Because “subconscious discrimination” in housing tends to manifest itself in practices that, although not overtly racial, have the effect of freezing segregation, I address the first two inquiries by asking whether defendants’ use of local preferences within the jurisdictions they represent may have the effect of “perpetuat[ing] segregation and thereby preventing] interracial association.” Arlington Heights, 558 F.2d at 1290. Three undisputed record facts lead me to answer this question in the negative. First, defendants are not favoring town residents (or disfavoring others) in the actual provision of rental housing; they favor town residents fortunate enough to have been selected in the lotteries .only in how quickly such residents receive portable rental assistance vouchers. Second, defendants do not limit where the recipients of such vouchers can live. Although defendants appear entitled under law to insist that the vouchers be used locally for the first year, see ante at 46, the parties have litigated this case on the shared understanding that defendants will permit the vouchers to be used immediately at any approved site within the Commonwealth. Third, the number of persons who would move up the waiting lists as a result of the preferences is minuscule: only 70, or 1.8%, out of the 3,850 applicants on the new lists are “residents” entitled to a local preference. And significantly, 2,093, or 54%, of those on the waiting lists are members of racial/ethnic minority groups.

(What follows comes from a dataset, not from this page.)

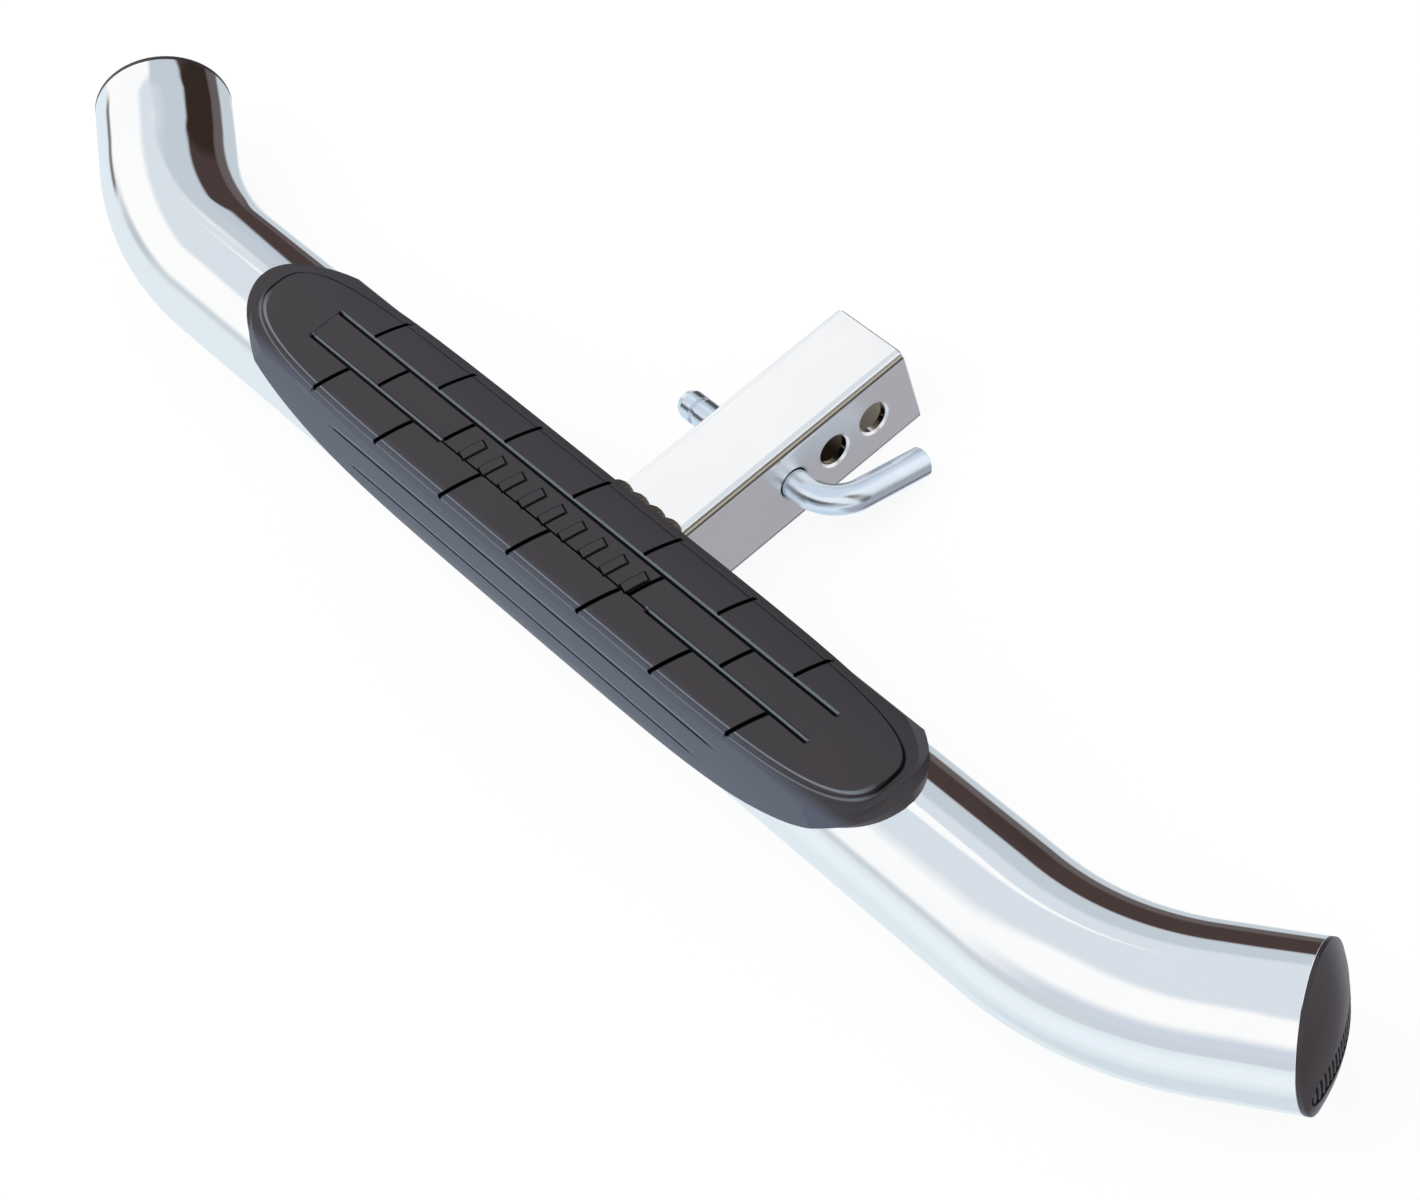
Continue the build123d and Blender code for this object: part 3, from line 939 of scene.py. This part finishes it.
def new_piece(
    name: str, points: np.ndarray, faces: list[Face], slot: Slot, dressing: Dressing, *nodes: str
) -> None:
    """Makes a piece that stands for CAD nodes of the step.

    Args:
        name: The piece's name.
        points: Its points, one row each, in metres.
        faces: Its faces as tuples of point numbers.
        slot: The material slot that it takes its finish from.
        dressing: The finished materials.
        nodes: The CAD nodes that it replaces.
    """
    mesh = bpy.data.meshes.new(name)
    mesh.from_pydata(points.tolist(), [], faces)
    work = bmesh.new()
    work.from_mesh(mesh)
    bmesh.ops.recalc_face_normals(work, faces=work.faces)
    work.to_mesh(mesh)
    work.free()
    mesh.polygons.foreach_set("use_smooth", np.ones(len(mesh.polygons), dtype=bool))
    mesh.set_sharp_from_angle(angle=math.radians(SHARP_DEGREES))
    mesh.materials.append(dressing.made[slot])
    piece = bpy.data.objects.new(name, mesh)
    bpy.context.collection.objects.link(piece)
    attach(piece, "step")
    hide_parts(*nodes)
    log.info("built %s with %d faces", name, len(faces))


@dataclass
class BentTube:
    """The bent tube as one fine closed surface, so that its reflections run smoothly.

    Attributes:
        bar: The bar's shape.
        inner_r: Inner radius.
        edge: Radius of the rounded outer edge.
        edge_steps: Rings on each rounded edge.
        bend_steps: Rings in each bend.
        columns: Points round the tube.
    """

    bar: BarShape = BAR
    inner_r: float = 0.036
    edge: float = 0.0008
    edge_steps: int = 6
    bend_steps: int = 48
    columns: int = 256

    def rings(self) -> tuple[np.ndarray, np.ndarray]:
        """Places along the axis and radii of the rings: outside, round an end, and back inside.

        Returns:
            The places and the radii.
        """
        bar = self.bar
        end = bar.half_length()
        steps = np.arange(1, self.bend_steps + 1) / self.bend_steps
        bends = bar.straight_half + bar.bend_r * math.radians(bar.bend_angle) * steps
        middle = [bar.straight_half / 2, bar.straight_half]
        half = np.concatenate((middle, bends, [end - bar.leg / 2]))
        body = np.concatenate((-half[::-1], [0.0], half))
        quarter = np.linspace(0, np.pi / 2, self.edge_steps)
        rim = end - self.edge + self.edge * np.sin(quarter)
        rim_r = bar.radius - self.edge + self.edge * np.cos(quarter)
        along = np.concatenate((-rim[::-1], body, rim, [end], body[::-1], [-end]))
        inside = np.full(len(body) + 2, self.inner_r)
        radius = np.concatenate((rim_r[::-1], np.full(len(body), bar.radius), rim_r, inside))
        return along, radius

    def build(self, dressing: Dressing) -> None:
        """Builds the tube: circles round the axis, level and upright, joined end to end.

        Args:
            dressing: The finished materials.
        """
        along, radius = self.rings()
        centre, turn = self.bar.centre_line(along)
        angle = np.linspace(0, 2 * np.pi, self.columns, endpoint=False)
        aside = np.stack((-np.sin(turn), np.cos(turn), np.zeros_like(turn)), axis=-1)
        out = np.cos(angle)[None, :, None] * aside[:, None, :]
        out = out + np.sin(angle)[None, :, None] * np.array([0.0, 0.0, 1.0])
        points = (centre[:, None, :] + radius[:, None, None] * out).reshape(-1, 3)
        number = np.arange(len(along) * self.columns).reshape(len(along), self.columns)
        below = np.roll(number, -1, axis=0)
        quads = np.stack(
            (number, np.roll(number, -1, axis=1), np.roll(below, -1, axis=1), below), axis=-1
        )
        faces = [tuple(quad) for quad in quads.reshape(-1, 4).tolist()]
        new_piece("bent_tube", points, faces, Slot.BAR, dressing, "step_tube")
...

To be sure, plaintiffs suggest that, despite the small number of persons entitled to ascend a waiting list, the preferences might well perpetuate racial segregation in the eight communities represented by the defendant PHAs because white resident recipients of section 8 vouchers likely will use the certificates to remain town residents. But this is nothing more than rank speculation. Moreover, even if we were to presume that many town residents would use their vouchers to stay put, there has been no showing that these residents would leave town if they did not receive a preference. Nor has there been a showing that enjoining implementation of the pref*55erences will induce minority beneficiaries to take up residence within the towns. Indeed, we have no clear idea how many section 8-eligible rental units even are available within the various towns.

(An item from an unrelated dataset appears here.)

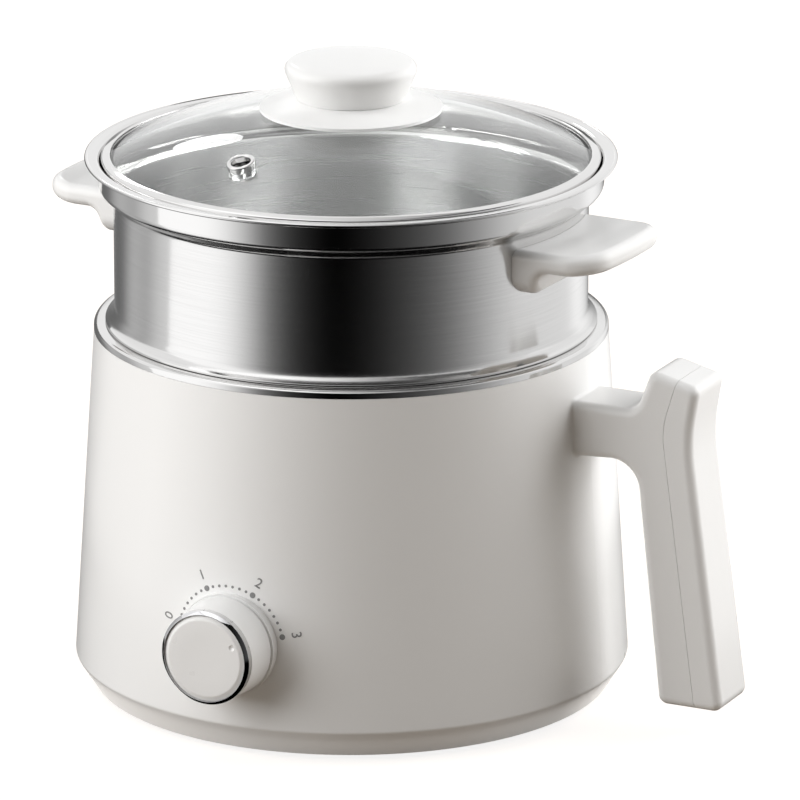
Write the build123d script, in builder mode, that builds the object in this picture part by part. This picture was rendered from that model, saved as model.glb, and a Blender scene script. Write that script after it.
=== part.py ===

I turn then to the possibility that the preferences unjustifiably will prevent minorities from competing for vouchers with non-minorities. Although all minority applicants selected in the lotteries eventually will receive a voucher, I accept that the preferences may well prevent a disproportionate share of minority lottery winners from “competing” for spots at the tops of the waiting lists vis-a-vis non-minority lottery winners. Even so, this case is distinguishable from cases like Connecticut v. Teal because the preferences actually advance the interest that led to their enactment: providing affordable housing to poor town constituents who have insufficient resources to purchase homes in their own towns. Furthermore, this interest is undeniably legitimate and substantial, see ante at 51 (summarizing the statutory authority for the preferences and citing cases approving of preferences for local residents); see also Affidavit of Congressman Barney Frank (submitted in support of the defendant PHAs and asserting without contradiction that many local communities will not participate in the section 8 program unless PHAs can favor town residents to some extent), and is effectuated here in the mildest and narrowest way imaginable, see id. at 50 n. 6.

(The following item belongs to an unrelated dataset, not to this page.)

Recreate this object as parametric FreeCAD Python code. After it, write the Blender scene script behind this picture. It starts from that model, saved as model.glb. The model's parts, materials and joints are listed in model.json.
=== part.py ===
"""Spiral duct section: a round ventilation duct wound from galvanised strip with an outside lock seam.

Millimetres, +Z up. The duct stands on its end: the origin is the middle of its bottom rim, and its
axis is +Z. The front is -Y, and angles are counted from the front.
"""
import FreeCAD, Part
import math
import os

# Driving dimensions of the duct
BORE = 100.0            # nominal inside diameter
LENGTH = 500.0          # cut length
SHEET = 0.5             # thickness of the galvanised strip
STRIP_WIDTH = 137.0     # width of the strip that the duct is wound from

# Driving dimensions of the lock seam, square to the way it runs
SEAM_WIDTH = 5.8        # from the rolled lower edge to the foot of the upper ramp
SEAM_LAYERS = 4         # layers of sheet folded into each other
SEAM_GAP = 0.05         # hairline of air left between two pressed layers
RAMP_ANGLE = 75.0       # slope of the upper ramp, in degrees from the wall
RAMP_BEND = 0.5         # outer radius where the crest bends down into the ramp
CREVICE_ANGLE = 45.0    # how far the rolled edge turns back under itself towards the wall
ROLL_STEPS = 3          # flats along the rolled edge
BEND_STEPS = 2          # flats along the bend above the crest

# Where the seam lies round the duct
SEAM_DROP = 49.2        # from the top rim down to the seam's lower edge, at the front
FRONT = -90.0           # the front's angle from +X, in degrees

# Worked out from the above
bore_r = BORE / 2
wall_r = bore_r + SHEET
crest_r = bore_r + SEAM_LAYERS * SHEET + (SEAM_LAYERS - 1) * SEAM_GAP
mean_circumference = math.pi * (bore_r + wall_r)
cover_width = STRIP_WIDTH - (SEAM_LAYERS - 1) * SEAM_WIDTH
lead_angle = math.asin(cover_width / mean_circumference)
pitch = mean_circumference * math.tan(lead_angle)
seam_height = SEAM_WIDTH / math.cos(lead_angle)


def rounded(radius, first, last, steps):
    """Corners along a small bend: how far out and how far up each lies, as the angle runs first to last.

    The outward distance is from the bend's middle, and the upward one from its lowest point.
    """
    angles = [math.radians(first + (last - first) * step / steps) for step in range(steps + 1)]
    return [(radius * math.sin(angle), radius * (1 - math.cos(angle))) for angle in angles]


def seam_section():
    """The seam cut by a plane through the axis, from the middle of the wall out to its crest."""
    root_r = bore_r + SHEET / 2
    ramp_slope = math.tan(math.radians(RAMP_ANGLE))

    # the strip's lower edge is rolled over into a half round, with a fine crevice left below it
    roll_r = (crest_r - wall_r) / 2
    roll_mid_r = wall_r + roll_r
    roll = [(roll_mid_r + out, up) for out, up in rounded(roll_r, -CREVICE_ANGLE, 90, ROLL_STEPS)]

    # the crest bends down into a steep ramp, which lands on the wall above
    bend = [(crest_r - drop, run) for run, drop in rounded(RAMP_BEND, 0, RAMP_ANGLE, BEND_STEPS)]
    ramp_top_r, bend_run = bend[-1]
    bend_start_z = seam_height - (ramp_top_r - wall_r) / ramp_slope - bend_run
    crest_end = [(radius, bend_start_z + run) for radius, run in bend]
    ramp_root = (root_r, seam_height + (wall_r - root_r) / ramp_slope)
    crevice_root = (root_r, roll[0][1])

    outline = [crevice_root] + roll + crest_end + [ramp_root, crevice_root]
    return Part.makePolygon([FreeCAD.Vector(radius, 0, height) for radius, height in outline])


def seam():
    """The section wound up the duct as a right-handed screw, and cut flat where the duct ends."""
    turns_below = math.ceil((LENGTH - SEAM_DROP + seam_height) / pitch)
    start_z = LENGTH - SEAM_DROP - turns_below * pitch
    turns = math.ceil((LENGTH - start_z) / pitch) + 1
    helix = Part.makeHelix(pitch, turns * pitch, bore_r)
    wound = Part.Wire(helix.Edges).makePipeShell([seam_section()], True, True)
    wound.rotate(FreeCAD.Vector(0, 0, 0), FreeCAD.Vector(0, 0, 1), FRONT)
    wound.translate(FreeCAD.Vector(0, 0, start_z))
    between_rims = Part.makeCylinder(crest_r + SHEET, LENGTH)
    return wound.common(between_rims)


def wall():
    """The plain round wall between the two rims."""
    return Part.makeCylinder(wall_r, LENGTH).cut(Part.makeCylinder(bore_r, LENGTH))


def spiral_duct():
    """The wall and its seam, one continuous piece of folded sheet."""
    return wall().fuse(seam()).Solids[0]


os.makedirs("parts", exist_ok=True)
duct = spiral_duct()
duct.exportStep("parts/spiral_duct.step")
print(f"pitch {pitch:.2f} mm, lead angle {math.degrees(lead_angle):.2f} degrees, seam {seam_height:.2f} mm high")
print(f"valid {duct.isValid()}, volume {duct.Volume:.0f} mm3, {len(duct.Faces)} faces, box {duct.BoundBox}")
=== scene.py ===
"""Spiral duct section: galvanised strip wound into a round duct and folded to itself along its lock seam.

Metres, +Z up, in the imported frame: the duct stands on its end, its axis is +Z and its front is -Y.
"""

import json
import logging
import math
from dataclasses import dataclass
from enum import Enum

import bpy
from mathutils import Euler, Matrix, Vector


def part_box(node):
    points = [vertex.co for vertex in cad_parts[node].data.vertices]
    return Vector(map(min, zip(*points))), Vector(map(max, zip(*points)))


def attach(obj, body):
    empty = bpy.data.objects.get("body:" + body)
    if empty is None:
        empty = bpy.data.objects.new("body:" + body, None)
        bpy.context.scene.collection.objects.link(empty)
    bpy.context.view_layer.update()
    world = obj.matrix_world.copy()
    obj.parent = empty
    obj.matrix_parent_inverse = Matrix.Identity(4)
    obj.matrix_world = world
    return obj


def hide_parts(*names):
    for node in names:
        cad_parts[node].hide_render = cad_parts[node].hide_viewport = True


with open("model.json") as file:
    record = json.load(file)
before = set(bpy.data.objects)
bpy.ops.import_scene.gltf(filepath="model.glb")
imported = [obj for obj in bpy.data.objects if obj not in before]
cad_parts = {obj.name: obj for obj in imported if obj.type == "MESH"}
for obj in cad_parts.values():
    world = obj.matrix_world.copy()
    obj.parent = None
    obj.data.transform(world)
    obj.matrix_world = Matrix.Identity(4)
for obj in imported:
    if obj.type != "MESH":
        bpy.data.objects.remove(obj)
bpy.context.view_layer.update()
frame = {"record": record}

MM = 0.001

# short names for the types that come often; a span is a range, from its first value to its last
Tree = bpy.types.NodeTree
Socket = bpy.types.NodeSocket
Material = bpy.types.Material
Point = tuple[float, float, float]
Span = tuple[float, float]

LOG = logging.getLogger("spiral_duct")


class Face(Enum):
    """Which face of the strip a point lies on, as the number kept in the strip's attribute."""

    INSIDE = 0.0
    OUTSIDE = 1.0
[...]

In sum, I view the preliminary injunction record as yielding the following con-elusions with respect to the preferences plaintiffs challenge: they are likely to have only a small racial impact; they are mild and narrowly drawn; they serve an undeniably legitimate governmental interest explicitly approved by Congress; they were not prompted by intentional or subconscious discrimination; and they will neither freeze residential segregation nor impede integration. Plaintiffs therefore have failed to carry their burden of establishing that the preferences likely violate Title VIII, see Lancor v. Lebanon Hous. Auth., 760 F.2d 361, 363 (1st Cir.1985), regardless how broadly or narrowly we interpret the reach of the statute. I thus would vacate the injunction immediately10 and leave to the district court’s informed discretion whether to issue a temporary restraining order briefly preserving the status quo ante while it considers plaintiffs’ claims with respect to defendants’ statutory and regulatory obligations to further fair housing. See ante at 51-52.
I dissent.

. I believe that the injunction should be vacated with respect to all defendants because, in my opinion, the district court also acted improvidently in enjoining the Abington and Rockland PHAs pursuant to the 75% rule. The court relied on highly speculative statistical evidence in enjoining these PHAs, and it did so prematurely and unnecessarily. The 75% rule was not in imminent danger of being violated when the court issued its injunction; indeed, by its terms, the rule could not have been violated until the end of the fiscal year following the lotteries. Had the court waited, it might well have learned that the preferences in operation posed no danger to compliance with the rule. Moreover, even if the preferences did operate so as to make compliance with the rule problematic, waiting to see what developed would have permitted the public officials who work for defendants to make appropriate adjustments to the administrative plans on the basis of concrete evidence. Given the sweeping statutory and regulatory change that was taking place at the time the injunction issued and the uncertainty such change inevitably spawns, the court demanded too much of defendants too soon.